Exercise objective. Would you return the complete listing below word for word?

** BEGIN Data excerpt **

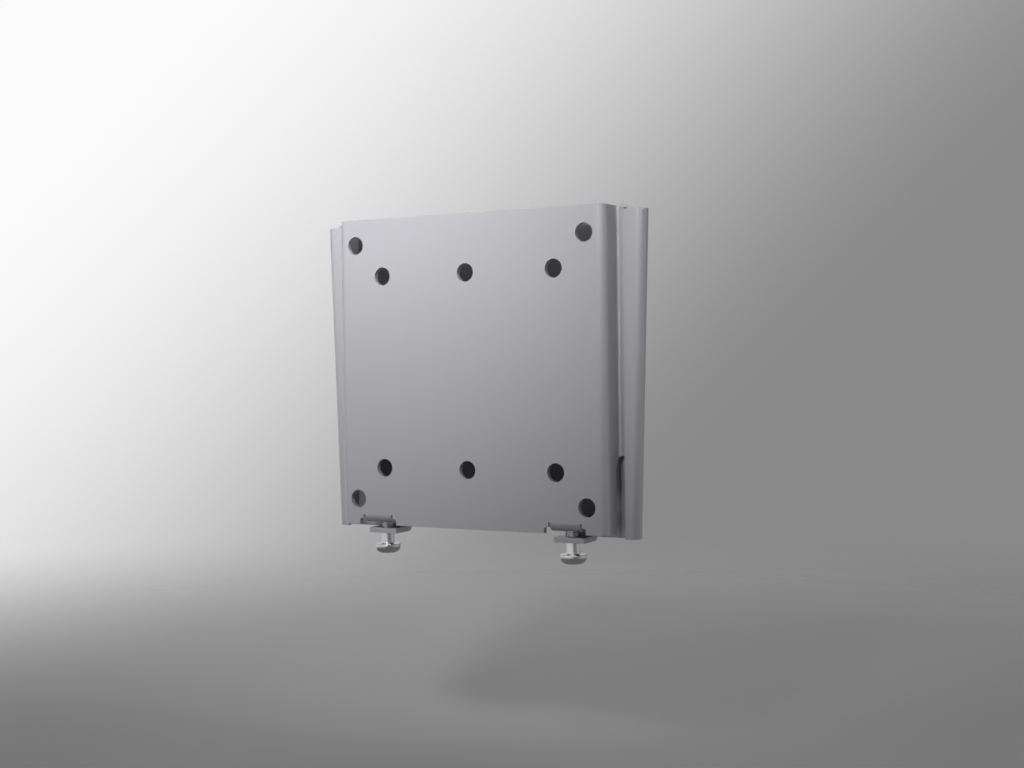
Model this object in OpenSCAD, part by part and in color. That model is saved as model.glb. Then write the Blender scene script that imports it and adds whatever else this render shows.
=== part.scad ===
// Fixed low-profile wall mount for a flat monitor, folded from two sheets of steel.
// The monitor plate drops from above into the tapered channels of the wall plate,
// and two screws from below pull it down into the taper and lock it.
// The origin is on the wall, level with the middle of the monitor plate's face.
// X is to the right, Y goes into the wall and Z is up, so the monitor is on the -Y side.

/* [Sheet metal] */
// Thickness of both sheets
sheet = 2; // [1.5:0.1:2.5]
// Radius inside every fold
fold_r = 1; // [0.5:0.1:1.5]
// Width of the relief cuts beside the wall plate's tabs and in its channels' upper ends
relief_w = 1.3; // [0.8:0.1:2]
// Width of the narrow cuts beside the monitor plate's tabs
lance_w = 0.6; // [0.4:0.1:1]

/* [Monitor plate] */
// Width of the face over its side folds
face_w = 116; // [112:1:126]
// Height of the face
face_h = 120; // [116:1:140]
// Side of the large square of monitor screw holes
vesa_large = 100; // [100:0.5:104]
// Side of the small square of monitor screw holes
vesa_small = 75; // [70:0.5:80]
// Diameter of the monitor screw holes
vesa_hole_d = 7; // [5:0.5:8]
// Depth of the shortened flanges below the lips, from the front of the face
short_flange = 8.7; // [6:0.1:10]
// Height above the face's lower edge at which the flanges are full depth again
lip_rise = 32; // [20:1:50]
// Height over which the flanges slope to their short depth
lip_slope = 8; // [4:0.5:12]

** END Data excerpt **

Task solution.
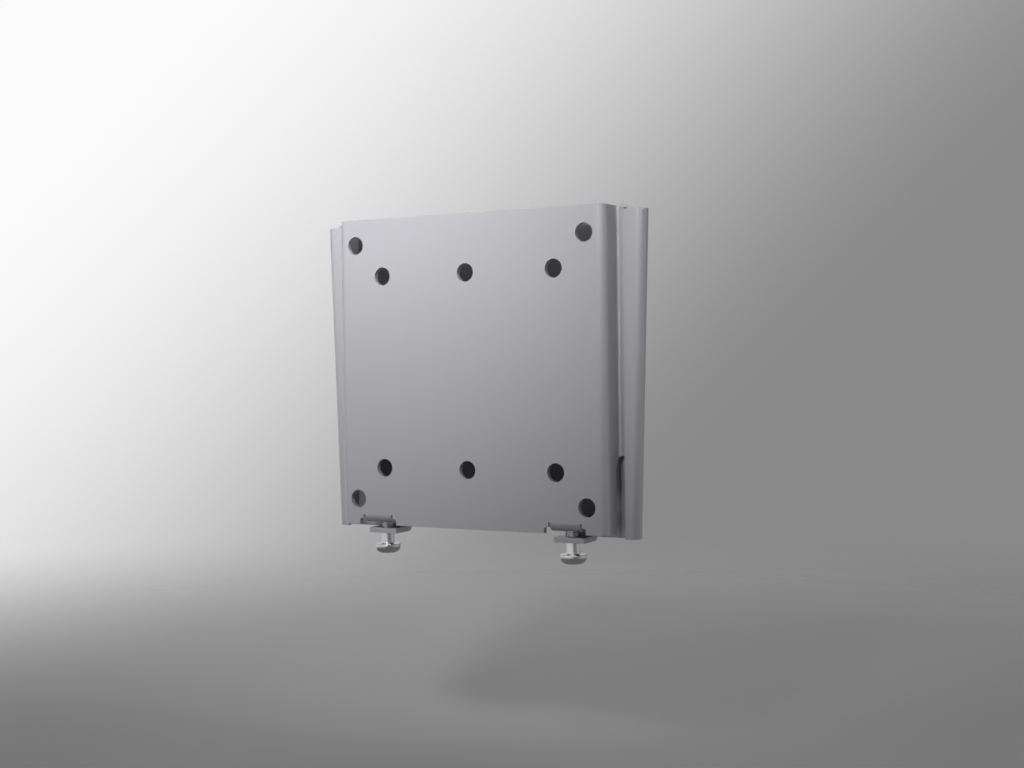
Model this object in OpenSCAD, part by part and in color. That model is saved as model.glb. Then write the Blender scene script that imports it and adds whatever else this render shows.
=== part.scad ===
// Fixed low-profile wall mount for a flat monitor, folded from two sheets of steel.
// The monitor plate drops from above into the tapered channels of the wall plate,
// and two screws from below pull it down into the taper and lock it.
// The origin is on the wall, level with the middle of the monitor plate's face.
// X is to the right, Y goes into the wall and Z is up, so the monitor is on the -Y side.

/* [Sheet metal] */
// Thickness of both sheets
sheet = 2; // [1.5:0.1:2.5]
// Radius inside every fold
fold_r = 1; // [0.5:0.1:1.5]
// Width of the relief cuts beside the wall plate's tabs and in its channels' upper ends
relief_w = 1.3; // [0.8:0.1:2]
// Width of the narrow cuts beside the monitor plate's tabs
lance_w = 0.6; // [0.4:0.1:1]

/* [Monitor plate] */
// Width of the face over its side folds
face_w = 116; // [112:1:126]
// Height of the face
face_h = 120; // [116:1:140]
// Side of the large square of monitor screw holes
vesa_large = 100; // [100:0.5:104]
// Side of the small square of monitor screw holes
vesa_small = 75; // [70:0.5:80]
// Diameter of the monitor screw holes
vesa_hole_d = 7; // [5:0.5:8]
// Depth of the shortened flanges below the lips, from the front of the face
short_flange = 8.7; // [6:0.1:10]
// Height above the face's lower edge at which the flanges are full depth again
lip_rise = 32; // [20:1:50]
// Height over which the flanges slope to their short depth
lip_slope = 8; // [4:0.5:12]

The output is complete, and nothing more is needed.